INFORMATION SHOWN:
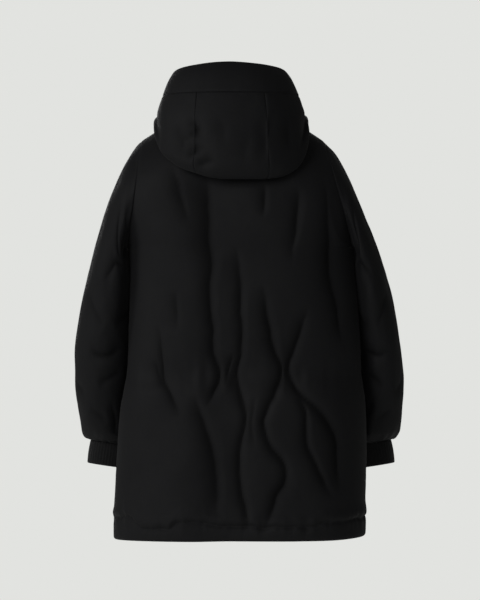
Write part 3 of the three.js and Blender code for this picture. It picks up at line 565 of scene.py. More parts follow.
# Rib knit of polyester and elastane: duller and darker than the shell, with loops along each rib
ribValues = {"dark": "#060607", "light": "#0b0b0c", "stitch": 0.0022, "fuzz": 0.0011, "loopDepth": 0.0005,
             "rough": 0.93, "sheen": 0.15, "gloss": 0.25}


def ribKnit():
    v = ribValues
    material, tree = startMaterial("rib knit polyester")
    uv = addNode(tree, "ShaderNodeUVMap", {"uv_map": "cloth"})
    loops = addNode(tree, "ShaderNodeTexWave", {"bands_direction": "Y", "wave_profile": "SAW"},
                    {"Scale": waveLength / v["stitch"], "Distortion": 0.6}, {"Vector": uv.outputs["UV"]})
    fuzz = addNode(tree, "ShaderNodeTexNoise", inputs={"Scale": 1 / v["fuzz"], "Detail": 3.0},
                   links={"Vector": uv.outputs["UV"]})
    colour = addNode(tree, "ShaderNodeMix", {"data_type": "RGBA"},
                     {"A": linear(v["dark"]), "B": linear(v["light"])}, {"Factor": fuzz.outputs["Fac"]})
    bump = addNode(tree, "ShaderNodeBump", inputs={"Strength": 0.7, "Distance": v["loopDepth"]},
                   links={"Height": loops.outputs["Fac"]})
    shader = addNode(tree, "ShaderNodeBsdfPrincipled",
                     inputs={"Roughness": v["rough"], "Sheen Weight": v["sheen"],
                             "Specular IOR Level": v["gloss"]},
                     links={"Base Color": colour.outputs["Result"], "Normal": bump.outputs[0]})
    closeMaterial(tree, shader)
    return material


# Woven polyester tape: matt, its slanting ribs drawn twice as coarse as real ones so that they show
tapeValues = {"dark": "#0f0f11", "light": "#19191c", "rib": 0.0012, "ribDepth": 0.0002, "rough": 0.85}


def wovenTape():
    v = tapeValues
    material, tree = startMaterial("woven polyester tape")
    place3d = addNode(tree, "ShaderNodeTexCoord")
    twill = addNode(tree, "ShaderNodeTexWave", {"bands_direction": "DIAGONAL"},
                    {"Scale": waveLength / v["rib"], "Distortion": 0.4},
                    {"Vector": place3d.outputs["Object"]})
    colour = addNode(tree, "ShaderNodeMix", {"data_type": "RGBA"},
                     {"A": linear(v["dark"]), "B": linear(v["light"])}, {"Factor": twill.outputs["Fac"]})
    bump = addNode(tree, "ShaderNodeBump", inputs={"Strength": 0.5, "Distance": v["ribDepth"]},
                   links={"Height": twill.outputs["Fac"]})
    shader = addNode(tree, "ShaderNodeBsdfPrincipled", inputs={"Roughness": v["rough"]},
                     links={"Base Color": colour.outputs["Result"], "Normal": bump.outputs[0]})
    closeMaterial(tree, shader)
    return material


# Injection-moulded acetal teeth: smooth, with a small satin gloss
acetalValues = {"black": "#161618", "grain": 0.0014, "roughLow": 0.34, "roughHigh": 0.48}


def mouldedAcetal():
    v = acetalValues
    material, tree = startMaterial("moulded acetal")
    place3d = addNode(tree, "ShaderNodeTexCoord")
    grain = addNode(tree, "ShaderNodeTexNoise", inputs={"Scale": 1 / v["grain"], "Detail": 2.0},
                    links={"Vector": place3d.outputs["Object"]})
    rough = addNode(tree, "ShaderNodeMapRange", inputs={"To Min": v["roughLow"], "To Max": v["roughHigh"]},
                    links={"Value": grain.outputs["Fac"]})
    shader = addNode(tree, "ShaderNodeBsdfPrincipled", inputs={"Base Color": linear(v["black"])},
                     links={"Roughness": rough.outputs[0]})
    closeMaterial(tree, shader)
    return material


# Bonded polyester thread: black, with a slight gloss that sets it off from the cloth
threadValues = {"black": "#101012", "twist": 0.00075, "twistDepth": 0.0001, "rough": 0.62, "gloss": 0.3}


def bondedThread():
    v = threadValues
    material, tree = startMaterial("bonded polyester thread")
    place3d = addNode(tree, "ShaderNodeTexCoord")
    twist = addNode(tree, "ShaderNodeTexWave", {"bands_direction": "DIAGONAL"},
                    {"Scale": waveLength / v["twist"]}, {"Vector": place3d.outputs["Object"]})
    bump = addNode(tree, "ShaderNodeBump", inputs={"Strength": 0.4, "Distance": v["twistDepth"]},
                   links={"Height": twist.outputs["Fac"]})
    shader = addNode(tree, "ShaderNodeBsdfPrincipled",
                     inputs={"Base Color": linear(v["black"]), "Roughness": v["rough"],
                             "Specular IOR Level": v["gloss"]}, links={"Normal": bump.outputs[0]})
    closeMaterial(tree, shader)
    return material


# Die-cast zinc with a blackened finish: dark grey metal, a little uneven in gloss
zincValues = {"dark": "#2c2c2f", "light": "#444448", "wear": 0.0024, "roughLow": 0.26, "roughHigh": 0.44}


def blackenedZinc():
    v = zincValues
    material, tree = startMaterial("blackened zinc")
    place3d = addNode(tree, "ShaderNodeTexCoord")
    wear = addNode(tree, "ShaderNodeTexNoise", inputs={"Scale": 1 / v["wear"], "Detail": 5.0},
                   links={"Vector": place3d.outputs["Object"]})
    colour = addNode(tree, "ShaderNodeMix", {"data_type": "RGBA"},
                     {"A": linear(v["dark"]), "B": linear(v["light"])}, {"Factor": wear.outputs["Fac"]})
    rough = addNode(tree, "ShaderNodeMapRange", inputs={"To Min": v["roughLow"], "To Max": v["roughHigh"]},
                    links={"Value": wear.outputs["Fac"]})
    shader = addNode(tree, "ShaderNodeBsdfPrincipled", inputs={"Metallic": 1.0},
                     links={"Base Color": colour.outputs["Result"], "Roughness": rough.outputs[0]})
    closeMaterial(tree, shader)
    return material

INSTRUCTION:
From the first line to the last, please quote the material above exactly.

ANSWER TO THIS EXERCISE:
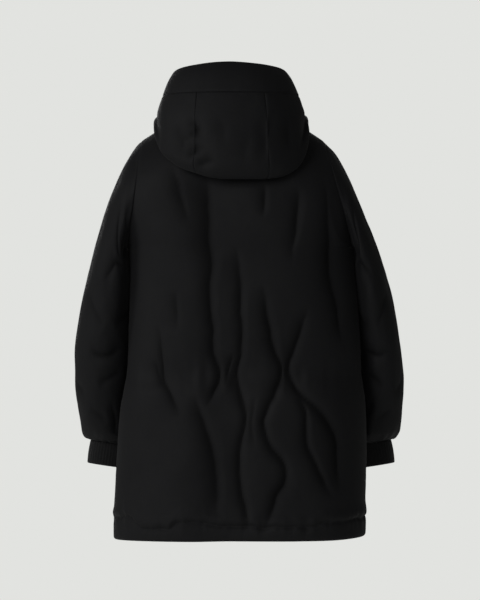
Write part 3 of the three.js and Blender code for this picture. It picks up at line 565 of scene.py. More parts follow.
# Rib knit of polyester and elastane: duller and darker than the shell, with loops along each rib
ribValues = {"dark": "#060607", "light": "#0b0b0c", "stitch": 0.0022, "fuzz": 0.0011, "loopDepth": 0.0005,
             "rough": 0.93, "sheen": 0.15, "gloss": 0.25}


def ribKnit():
    v = ribValues
    material, tree = startMaterial("rib knit polyester")
    uv = addNode(tree, "ShaderNodeUVMap", {"uv_map": "cloth"})
    loops = addNode(tree, "ShaderNodeTexWave", {"bands_direction": "Y", "wave_profile": "SAW"},
                    {"Scale": waveLength / v["stitch"], "Distortion": 0.6}, {"Vector": uv.outputs["UV"]})
    fuzz = addNode(tree, "ShaderNodeTexNoise", inputs={"Scale": 1 / v["fuzz"], "Detail": 3.0},
                   links={"Vector": uv.outputs["UV"]})
    colour = addNode(tree, "ShaderNodeMix", {"data_type": "RGBA"},
                     {"A": linear(v["dark"]), "B": linear(v["light"])}, {"Factor": fuzz.outputs["Fac"]})
    bump = addNode(tree, "ShaderNodeBump", inputs={"Strength": 0.7, "Distance": v["loopDepth"]},
                   links={"Height": loops.outputs["Fac"]})
    shader = addNode(tree, "ShaderNodeBsdfPrincipled",
                     inputs={"Roughness": v["rough"], "Sheen Weight": v["sheen"],
                             "Specular IOR Level": v["gloss"]},
                     links={"Base Color": colour.outputs["Result"], "Normal": bump.outputs[0]})
    closeMaterial(tree, shader)
    return material


# Woven polyester tape: matt, its slanting ribs drawn twice as coarse as real ones so that they show
tapeValues = {"dark": "#0f0f11", "light": "#19191c", "rib": 0.0012, "ribDepth": 0.0002, "rough": 0.85}


def wovenTape():
    v = tapeValues
    material, tree = startMaterial("woven polyester tape")
    place3d = addNode(tree, "ShaderNodeTexCoord")
    twill = addNode(tree, "ShaderNodeTexWave", {"bands_direction": "DIAGONAL"},
                    {"Scale": waveLength / v["rib"], "Distortion": 0.4},
                    {"Vector": place3d.outputs["Object"]})
    colour = addNode(tree, "ShaderNodeMix", {"data_type": "RGBA"},
                     {"A": linear(v["dark"]), "B": linear(v["light"])}, {"Factor": twill.outputs["Fac"]})
    bump = addNode(tree, "ShaderNodeBump", inputs={"Strength": 0.5, "Distance": v["ribDepth"]},
                   links={"Height": twill.outputs["Fac"]})
    shader = addNode(tree, "ShaderNodeBsdfPrincipled", inputs={"Roughness": v["rough"]},
                     links={"Base Color": colour.outputs["Result"], "Normal": bump.outputs[0]})
    closeMaterial(tree, shader)
    return material


# Injection-moulded acetal teeth: smooth, with a small satin gloss
acetalValues = {"black": "#161618", "grain": 0.0014, "roughLow": 0.34, "roughHigh": 0.48}


def mouldedAcetal():
    v = acetalValues
    material, tree = startMaterial("moulded acetal")
    place3d = addNode(tree, "ShaderNodeTexCoord")
    grain = addNode(tree, "ShaderNodeTexNoise", inputs={"Scale": 1 / v["grain"], "Detail": 2.0},
                    links={"Vector": place3d.outputs["Object"]})
    rough = addNode(tree, "ShaderNodeMapRange", inputs={"To Min": v["roughLow"], "To Max": v["roughHigh"]},
                    links={"Value": grain.outputs["Fac"]})
    shader = addNode(tree, "ShaderNodeBsdfPrincipled", inputs={"Base Color": linear(v["black"])},
                     links={"Roughness": rough.outputs[0]})
    closeMaterial(tree, shader)
    return material


# Bonded polyester thread: black, with a slight gloss that sets it off from the cloth
threadValues = {"black": "#101012", "twist": 0.00075, "twistDepth": 0.0001, "rough": 0.62, "gloss": 0.3}


def bondedThread():
    v = threadValues
    material, tree = startMaterial("bonded polyester thread")
    place3d = addNode(tree, "ShaderNodeTexCoord")
    twist = addNode(tree, "ShaderNodeTexWave", {"bands_direction": "DIAGONAL"},
                    {"Scale": waveLength / v["twist"]}, {"Vector": place3d.outputs["Object"]})
    bump = addNode(tree, "ShaderNodeBump", inputs={"Strength": 0.4, "Distance": v["twistDepth"]},
                   links={"Height": twist.outputs["Fac"]})
    shader = addNode(tree, "ShaderNodeBsdfPrincipled",
                     inputs={"Base Color": linear(v["black"]), "Roughness": v["rough"],
                             "Specular IOR Level": v["gloss"]}, links={"Normal": bump.outputs[0]})
    closeMaterial(tree, shader)
    return material


# Die-cast zinc with a blackened finish: dark grey metal, a little uneven in gloss
zincValues = {"dark": "#2c2c2f", "light": "#444448", "wear": 0.0024, "roughLow": 0.26, "roughHigh": 0.44}


def blackenedZinc():
    v = zincValues
    material, tree = startMaterial("blackened zinc")
    place3d = addNode(tree, "ShaderNodeTexCoord")
    wear = addNode(tree, "ShaderNodeTexNoise", inputs={"Scale": 1 / v["wear"], "Detail": 5.0},
                   links={"Vector": place3d.outputs["Object"]})
    colour = addNode(tree, "ShaderNodeMix", {"data_type": "RGBA"},
                     {"A": linear(v["dark"]), "B": linear(v["light"])}, {"Factor": wear.outputs["Fac"]})
    rough = addNode(tree, "ShaderNodeMapRange", inputs={"To Min": v["roughLow"], "To Max": v["roughHigh"]},
                    links={"Value": wear.outputs["Fac"]})
    shader = addNode(tree, "ShaderNodeBsdfPrincipled", inputs={"Metallic": 1.0},
                     links={"Base Color": colour.outputs["Result"], "Roughness": rough.outputs[0]})
    closeMaterial(tree, shader)
    return material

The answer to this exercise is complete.